Non-ventilated hospital-acquired pneumonia (NVHAP) is a serious nosocomial infection increasingly attributed to antibiotic-resistant bacteria.
A retrospective case-control study comparing patients with and without NVHAP from 1 January 2014 to 31 December 2014 at Barnes-Jewish Hospital, a 1300-bed urban academic medical center in St. Louis, Missouri.
174 consecutive patients with NVHAP were enrolled. A random sample of 696 control patients matched on age, gender, race, and hospital admission date were selected from a total of 5322 potential matched controls. NVHAP was pathogen-negative in 98 cases (56.3%).
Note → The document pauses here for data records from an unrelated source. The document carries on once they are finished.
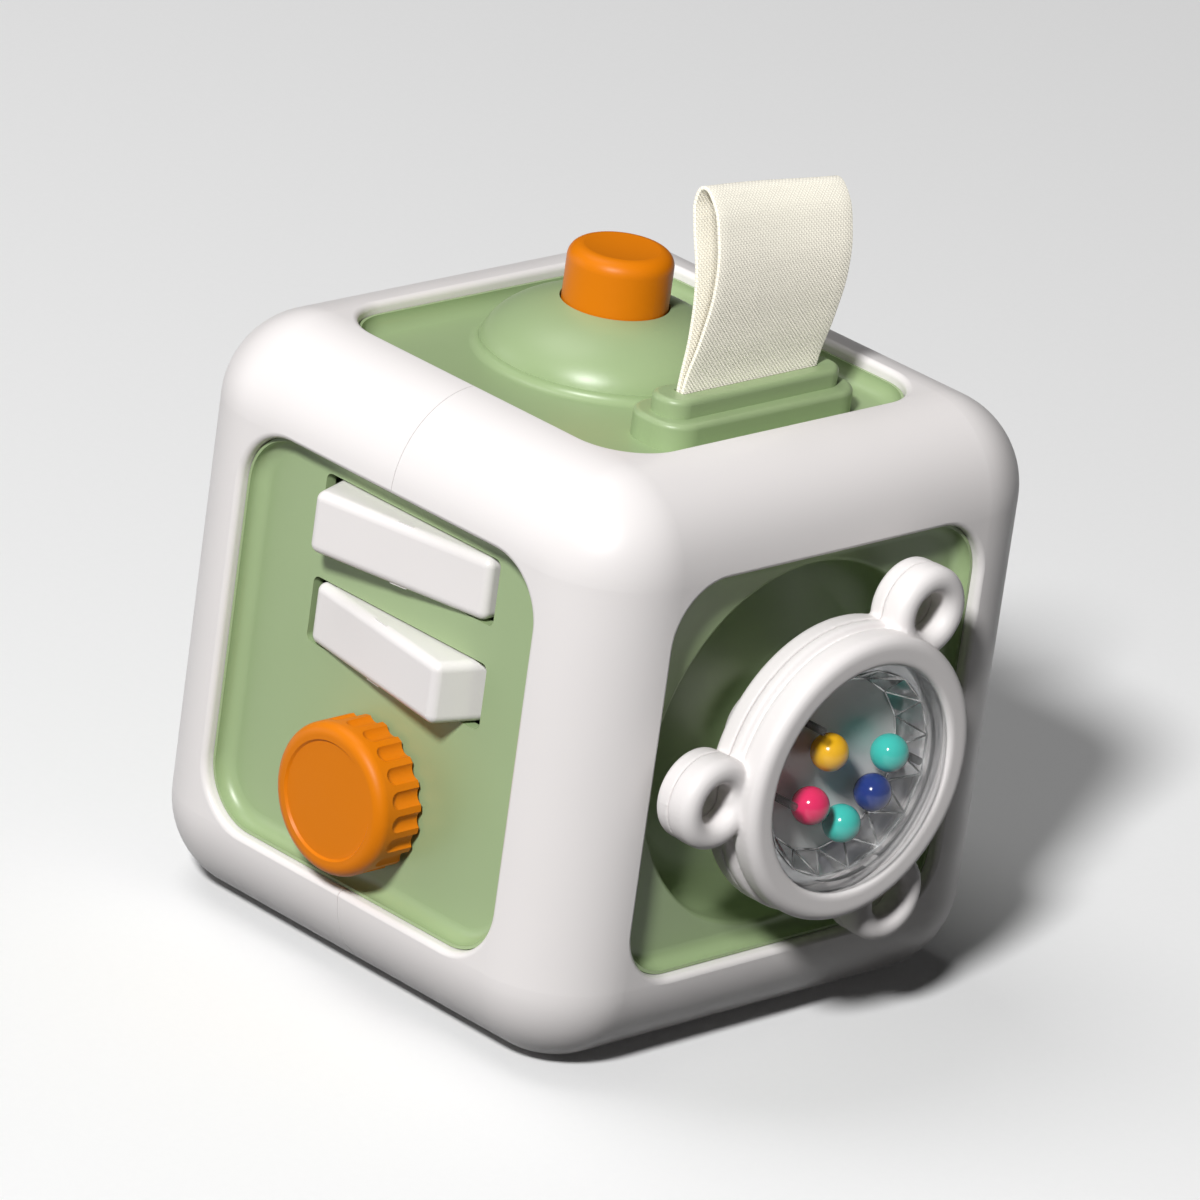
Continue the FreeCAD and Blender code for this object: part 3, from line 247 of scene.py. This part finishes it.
def facet_edges(name, least, power):
    """Edges between clear facets, with painted reflections: each patch is painted dark or bright
    for what the facets bend into view.
    """
    material, nodes, links, shader, coords = start_material(name)
    solid_at_edges(nodes, links, shader, least, power)
    place = coords.outputs["Object"]
    # Painted reflections: a noise paints the ribs dark or bright in patches, standing in for light
    # and dark bent through the facets.
    painted_reflection_patches = spread(nodes, links, noise(nodes, links, place, 260, 1), 0.0, 1.0)
    links.new(tinted(nodes, links, painted_reflection_patches, (0.48, 0.48, 0.48), 0.94),
              shader.inputs["Base Color"])
    shader.inputs["Roughness"].default_value = 0.12
    shader.inputs["Metallic"].default_value = 0.6
    return material


def math_node(nodes, links, operation, first, second=None):
    node = nodes.new("ShaderNodeMath")
    node.operation = operation
    for index, value in enumerate((first, second)):
        if value is None:
            continue
        if isinstance(value, (int, float)):
            node.inputs[index].default_value = value
        else:
            links.new(value, node.inputs[index])
    return node.outputs[0]


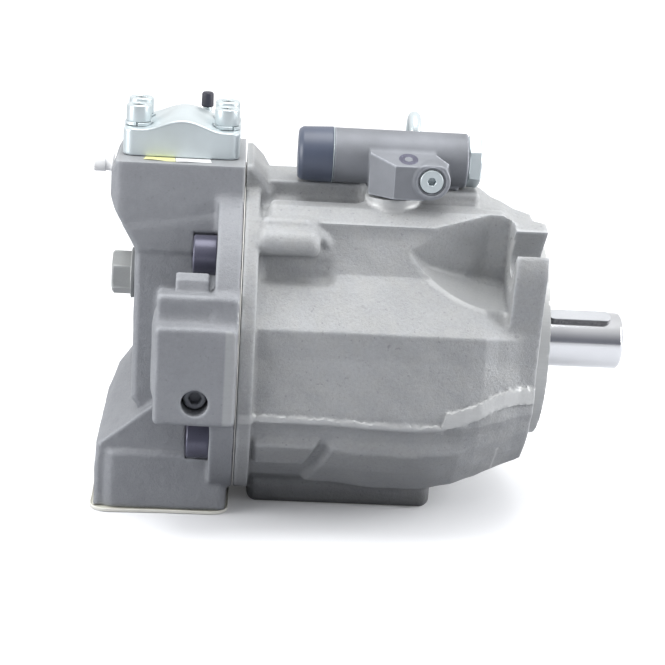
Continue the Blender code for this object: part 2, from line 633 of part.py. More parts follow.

Respiratory viruses were identified in 42 (24.1%) patients, Gram-negative bacteria in 25 (14.4%) patients, and Gram-positive bacteria in 20 (11.5%) patients. Individuals developing NVHAP were more likely to die (15.5% versus 1.6%; P < 0.01), require intensive care (56.3% versus 22.8%; P < 0.01), mechanical ventilation (19.0% versus 3.9%; P < 0.01), and to have longer hospital length of stay (15.9 days [9.8 days, 26.3 days] versus 4.4 days [2.9 days, 7.3 days]; P < 0.01). The case-control study identified a strong association between hospital mortality and NVHAP, with NVHAP patients having an 8.4 times greater odds of death (95% CI, 5.6 – 12.5).
The occurrence of NVHAP was associated with significant increases in mortality, the use of intensive care, mechanical ventilation, and hospital length of stay. We also found that respiratory viruses were an important etiology of NVHAP. These findings suggest that efforts aimed at the successful prevention of NVHAP could improve patient outcomes and reduce health care costs.